Я, конечно, слегка опешил, но еще больше обомлел минуту спустя. Едва я закрыл дверь Лёниного номера, как он тут же защелкнул ее на замок, удобно расположился на кровати и со скрупулезностью дотошного кассира несколько раз пересчитал все банкноты одну за одной.
Только потом я нашел объяснение этой истории. Судя по всему, Лёня и сам никогда не держал в руках такой суммы денег, потому что в той же Бразилии футболистам наличными платят крайне редко, в основном переводя зарплату на их банковские счета. Удобно и безопасно. А так бедный Леонидас вынужден был не расставаться с деньгами почти никогда, доверяя мне увесистый подременный кошелек только на время тренировок, да и то всякий раз приговаривая: "Владимир, если ты сейчас мне чего недопереведешь, не страшно! Главное, следи за деньгами!"
К счастью, вскоре появилась возможность положить всю наличность в солидный банк. Тогда это было еще не опасно
Опять на сборы!
Приходилось, однако, слышать и другую версию, в которую не поверить тоже нельзя.
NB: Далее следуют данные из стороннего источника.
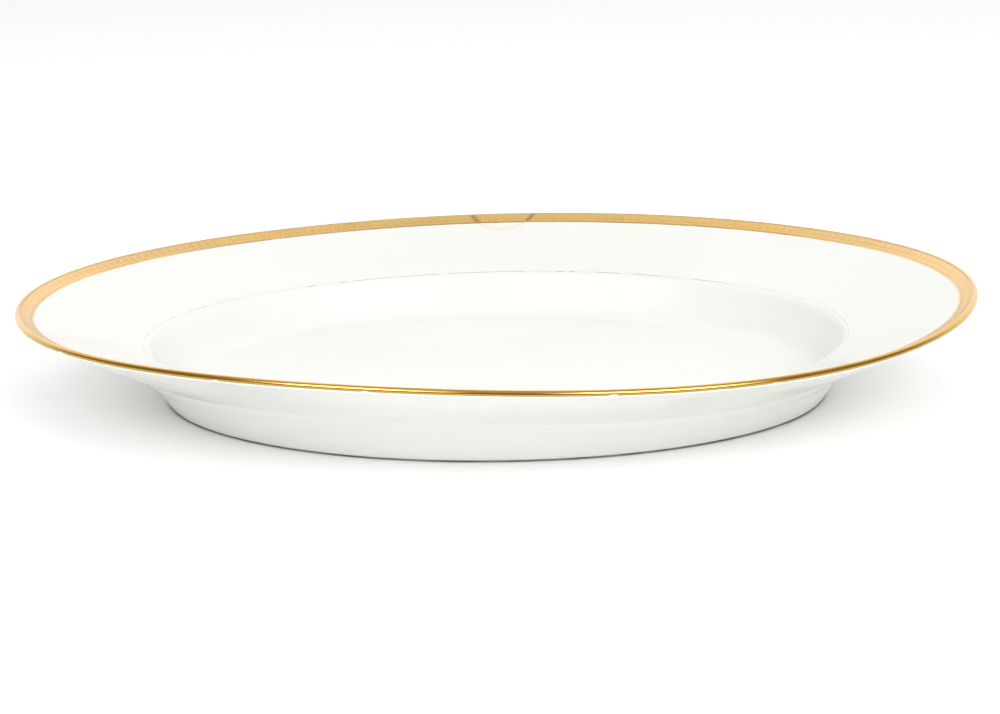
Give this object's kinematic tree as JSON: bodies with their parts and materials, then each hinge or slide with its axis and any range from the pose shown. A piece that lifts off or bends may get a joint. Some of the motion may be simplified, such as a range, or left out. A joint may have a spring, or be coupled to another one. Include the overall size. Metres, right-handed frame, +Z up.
{
  "type": "oval serving platter",
  "caption": "Oval white china serving platter with a wide flat rim, an etched gold border at the lip, a thin gold line round the well, and an unglazed foot ring.",
  "frame": {"origin": "middle of the foot ring's bearing plane, which is the bottom centre of the bounding box", "axes": "+X along the platter's length, +Y along its width, away from the viewer of the picture, +Z up"},
  "size_m": [0.406, 0.292, 0.0466],
  "materials": {
    "china_glaze": "gloss",
    "biscuit": "matte",
    "burnished_gold": "polished",
    "etched_gold": "satin"
  },
  "bodies": {
    "root": {"china_body": "china_glaze", "foot_ring": "biscuit", "burnished_gold_edge": "burnished_gold", "etched_gold_band": "etched_gold", "gold_band_inner_line": "burnished_gold", "gold_verge_line": "burnished_gold"}
  },
  "joints": []
}
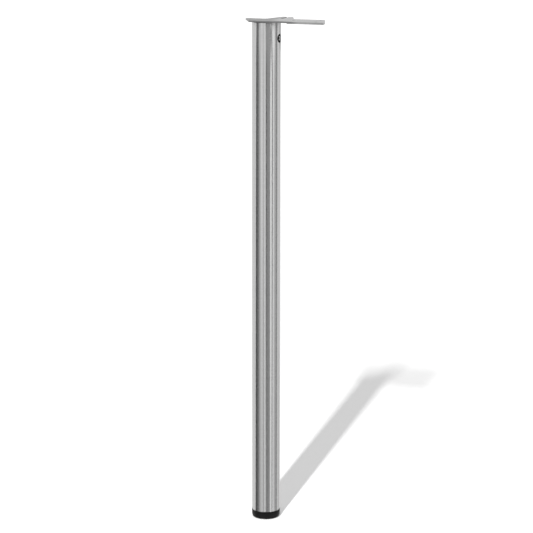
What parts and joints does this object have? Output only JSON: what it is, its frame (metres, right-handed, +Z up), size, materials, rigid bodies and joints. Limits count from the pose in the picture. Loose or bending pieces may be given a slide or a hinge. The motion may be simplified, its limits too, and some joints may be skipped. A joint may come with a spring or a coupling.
{
  "type": "height adjustable table leg",
  "caption": "Tall round steel table leg with a flat screw-on mounting plate on top, a key hole for the grub screw that locks it, and a screw-out plastic levelling foot.",
  "frame": {"origin": "on the tube's axis, at the foot's underside, with the foot screwed fully in", "axes": "+Z up along the tube to the mounting plate, +X along the plate's long arm, +Y along the plate's side arm"},
  "size_m": [0.1853, 0.109, 1.07],
  "materials": {
    "tube_steel": "brushed round the tube, nickel grey",
    "plate_steel": "satin zinc-nickel plating",
    "socket_metal": "plain cast, coated black",
    "screw_steel": "zinc plated",
    "nut_steel": "zinc plated",
    "spindle_steel": "zinc plated thread",
    "plug_plastic": "moulded black",
    "foot_plastic": "moulded black"
  },
  "bodies": {
    "leg": {"mounting_plate": "plate_steel", "tube_socket": "socket_metal", "leg_tube": "tube_steel", "foot_plug": "plug_plastic", "spindle_nut": "nut_steel"},
    "lock": {"locking_screw": "screw_steel"},
    "spindle": {"foot_spindle": "spindle_steel"},
    "foot": {"foot_glide": "foot_plastic"}
  },
  "joints": [
    {"name": "foot_height", "type": "slide", "parent": "leg", "child": "spindle", "axis": [0, 0, -1], "range_m": [0, 0.03]},
    {"name": "foot_turn", "type": "hinge", "parent": "spindle", "child": "foot", "pos_m": [0, 0, 0], "axis": [0, 0, -1], "range_deg": [0, 7200]},
    {"name": "lock_travel", "type": "slide", "parent": "leg", "child": "lock", "axis": [0.9962, -0.0872, 0], "range_m": [0, 0.005]}
  ],
  "couplings": [
    {"joint": "foot_height", "follows": "foot_turn", "m_per_rad": 0.00023873}
  ]
}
Считается, что таким образом тренерам удается удерживать своих
подопечных от лишних, по их мнению, соблазнов перед важным испытанием. В первую очередь от нарушения спортивного режима.
Спору нет, эта версия небезосновательна, особенно при учете некоторых особенностей нашего национального характера и образа жизни. В то же время это представляется мне пережитком прошлого, любительства в спорте. Настоящий профессионал никогда не напьется за день или за два до игры, не прокутит всю ночь напролет с девочками. Он способен настроиться на предстоящего соперника сам, у себя дома, в кругу семьи. Убежден, что в классной команде должно быть полное доверие между тренером и игроком.
Как бы то ни было, роскошный мерседесовский автобус ЦСКА регулярно за двое суток до следующего матча чемпионата собирал армейских футболистов у станции метро "Динамо", чтобы доставить их в "ссылку", в Архангельское. Некоторые ребята приезжали на базу к условленному часу сами, на своих машинах (неудобство заключалось в том, что стальных коней приходилось потом забирать уже после матча), других подвозили друзья, жены или подруги.